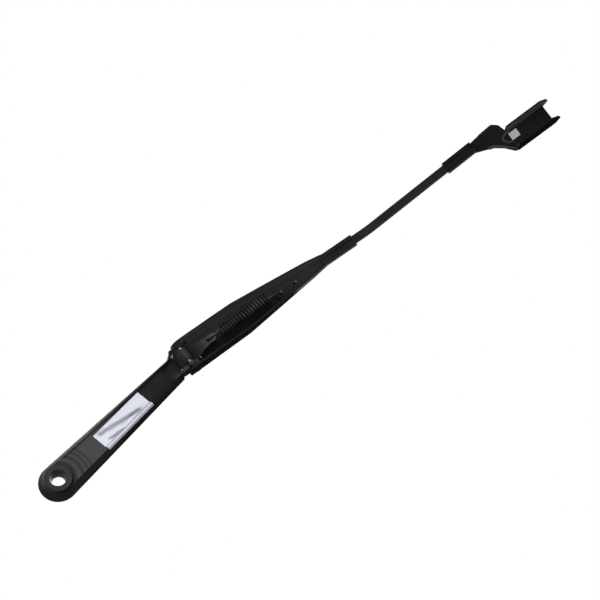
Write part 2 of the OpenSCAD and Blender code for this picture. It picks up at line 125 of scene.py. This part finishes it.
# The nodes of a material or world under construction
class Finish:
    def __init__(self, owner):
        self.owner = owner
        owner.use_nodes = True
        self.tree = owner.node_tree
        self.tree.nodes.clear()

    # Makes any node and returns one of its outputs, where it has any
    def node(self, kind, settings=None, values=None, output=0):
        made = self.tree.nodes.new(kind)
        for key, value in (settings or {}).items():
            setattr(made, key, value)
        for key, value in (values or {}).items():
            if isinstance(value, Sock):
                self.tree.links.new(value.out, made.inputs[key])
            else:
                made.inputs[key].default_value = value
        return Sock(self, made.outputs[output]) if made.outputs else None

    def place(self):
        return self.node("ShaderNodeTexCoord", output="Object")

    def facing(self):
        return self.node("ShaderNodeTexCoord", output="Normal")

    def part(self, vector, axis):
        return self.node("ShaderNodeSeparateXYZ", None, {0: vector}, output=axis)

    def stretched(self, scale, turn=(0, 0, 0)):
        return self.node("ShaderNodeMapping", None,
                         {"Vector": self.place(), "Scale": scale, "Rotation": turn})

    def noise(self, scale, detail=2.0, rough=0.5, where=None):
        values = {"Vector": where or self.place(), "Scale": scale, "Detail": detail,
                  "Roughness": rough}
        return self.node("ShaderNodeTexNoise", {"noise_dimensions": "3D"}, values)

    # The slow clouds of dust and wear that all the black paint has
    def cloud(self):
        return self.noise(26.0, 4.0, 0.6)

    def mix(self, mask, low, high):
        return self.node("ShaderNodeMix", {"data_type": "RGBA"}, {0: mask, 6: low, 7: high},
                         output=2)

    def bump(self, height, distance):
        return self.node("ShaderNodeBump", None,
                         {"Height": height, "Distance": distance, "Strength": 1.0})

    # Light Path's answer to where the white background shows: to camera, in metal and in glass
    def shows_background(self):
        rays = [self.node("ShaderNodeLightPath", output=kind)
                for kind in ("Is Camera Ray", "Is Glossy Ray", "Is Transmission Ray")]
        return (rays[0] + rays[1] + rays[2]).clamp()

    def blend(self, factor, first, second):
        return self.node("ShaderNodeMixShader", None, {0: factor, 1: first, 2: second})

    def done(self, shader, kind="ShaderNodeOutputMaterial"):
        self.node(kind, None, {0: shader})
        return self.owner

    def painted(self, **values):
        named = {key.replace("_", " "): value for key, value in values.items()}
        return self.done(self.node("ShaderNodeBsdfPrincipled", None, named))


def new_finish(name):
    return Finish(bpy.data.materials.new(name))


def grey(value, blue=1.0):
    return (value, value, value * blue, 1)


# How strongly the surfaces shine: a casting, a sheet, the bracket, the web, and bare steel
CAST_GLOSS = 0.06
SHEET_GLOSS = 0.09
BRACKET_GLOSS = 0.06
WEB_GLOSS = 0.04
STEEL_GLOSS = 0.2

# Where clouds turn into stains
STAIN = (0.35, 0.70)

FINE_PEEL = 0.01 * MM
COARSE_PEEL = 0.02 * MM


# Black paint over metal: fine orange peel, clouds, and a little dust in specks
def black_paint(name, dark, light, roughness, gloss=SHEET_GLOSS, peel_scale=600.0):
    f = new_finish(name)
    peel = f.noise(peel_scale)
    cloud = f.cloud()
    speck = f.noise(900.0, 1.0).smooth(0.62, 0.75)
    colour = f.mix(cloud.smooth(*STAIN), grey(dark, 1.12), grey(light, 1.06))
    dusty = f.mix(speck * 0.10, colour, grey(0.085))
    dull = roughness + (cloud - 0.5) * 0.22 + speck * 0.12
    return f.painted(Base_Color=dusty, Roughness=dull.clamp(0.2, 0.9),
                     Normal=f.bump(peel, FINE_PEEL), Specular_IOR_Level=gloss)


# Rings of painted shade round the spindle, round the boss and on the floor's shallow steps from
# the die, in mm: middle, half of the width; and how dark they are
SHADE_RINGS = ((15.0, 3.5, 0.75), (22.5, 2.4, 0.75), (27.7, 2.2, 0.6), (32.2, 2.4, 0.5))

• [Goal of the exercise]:
Take the listing above and write it out again exactly.

• [Task answer]:
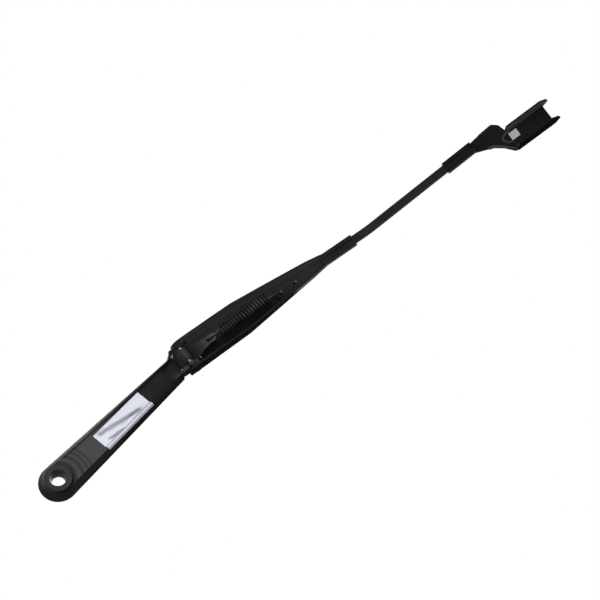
Write part 2 of the OpenSCAD and Blender code for this picture. It picks up at line 125 of scene.py. This part finishes it.
# The nodes of a material or world under construction
class Finish:
    def __init__(self, owner):
        self.owner = owner
        owner.use_nodes = True
        self.tree = owner.node_tree
        self.tree.nodes.clear()

    # Makes any node and returns one of its outputs, where it has any
    def node(self, kind, settings=None, values=None, output=0):
        made = self.tree.nodes.new(kind)
        for key, value in (settings or {}).items():
            setattr(made, key, value)
        for key, value in (values or {}).items():
            if isinstance(value, Sock):
                self.tree.links.new(value.out, made.inputs[key])
            else:
                made.inputs[key].default_value = value
        return Sock(self, made.outputs[output]) if made.outputs else None

    def place(self):
        return self.node("ShaderNodeTexCoord", output="Object")

    def facing(self):
        return self.node("ShaderNodeTexCoord", output="Normal")

    def part(self, vector, axis):
        return self.node("ShaderNodeSeparateXYZ", None, {0: vector}, output=axis)

    def stretched(self, scale, turn=(0, 0, 0)):
        return self.node("ShaderNodeMapping", None,
                         {"Vector": self.place(), "Scale": scale, "Rotation": turn})

    def noise(self, scale, detail=2.0, rough=0.5, where=None):
        values = {"Vector": where or self.place(), "Scale": scale, "Detail": detail,
                  "Roughness": rough}
        return self.node("ShaderNodeTexNoise", {"noise_dimensions": "3D"}, values)

    # The slow clouds of dust and wear that all the black paint has
    def cloud(self):
        return self.noise(26.0, 4.0, 0.6)

    def mix(self, mask, low, high):
        return self.node("ShaderNodeMix", {"data_type": "RGBA"}, {0: mask, 6: low, 7: high},
                         output=2)

    def bump(self, height, distance):
        return self.node("ShaderNodeBump", None,
                         {"Height": height, "Distance": distance, "Strength": 1.0})

    # Light Path's answer to where the white background shows: to camera, in metal and in glass
    def shows_background(self):
        rays = [self.node("ShaderNodeLightPath", output=kind)
                for kind in ("Is Camera Ray", "Is Glossy Ray", "Is Transmission Ray")]
        return (rays[0] + rays[1] + rays[2]).clamp()

    def blend(self, factor, first, second):
        return self.node("ShaderNodeMixShader", None, {0: factor, 1: first, 2: second})

    def done(self, shader, kind="ShaderNodeOutputMaterial"):
        self.node(kind, None, {0: shader})
        return self.owner

    def painted(self, **values):
        named = {key.replace("_", " "): value for key, value in values.items()}
        return self.done(self.node("ShaderNodeBsdfPrincipled", None, named))


def new_finish(name):
    return Finish(bpy.data.materials.new(name))


def grey(value, blue=1.0):
    return (value, value, value * blue, 1)


# How strongly the surfaces shine: a casting, a sheet, the bracket, the web, and bare steel
CAST_GLOSS = 0.06
SHEET_GLOSS = 0.09
BRACKET_GLOSS = 0.06
WEB_GLOSS = 0.04
STEEL_GLOSS = 0.2

# Where clouds turn into stains
STAIN = (0.35, 0.70)

FINE_PEEL = 0.01 * MM
COARSE_PEEL = 0.02 * MM


# Black paint over metal: fine orange peel, clouds, and a little dust in specks
def black_paint(name, dark, light, roughness, gloss=SHEET_GLOSS, peel_scale=600.0):
    f = new_finish(name)
    peel = f.noise(peel_scale)
    cloud = f.cloud()
    speck = f.noise(900.0, 1.0).smooth(0.62, 0.75)
    colour = f.mix(cloud.smooth(*STAIN), grey(dark, 1.12), grey(light, 1.06))
    dusty = f.mix(speck * 0.10, colour, grey(0.085))
    dull = roughness + (cloud - 0.5) * 0.22 + speck * 0.12
    return f.painted(Base_Color=dusty, Roughness=dull.clamp(0.2, 0.9),
                     Normal=f.bump(peel, FINE_PEEL), Specular_IOR_Level=gloss)


# Rings of painted shade round the spindle, round the boss and on the floor's shallow steps from
# the die, in mm: middle, half of the width; and how dark they are
SHADE_RINGS = ((15.0, 3.5, 0.75), (22.5, 2.4, 0.75), (27.7, 2.2, 0.6), (32.2, 2.4, 0.5))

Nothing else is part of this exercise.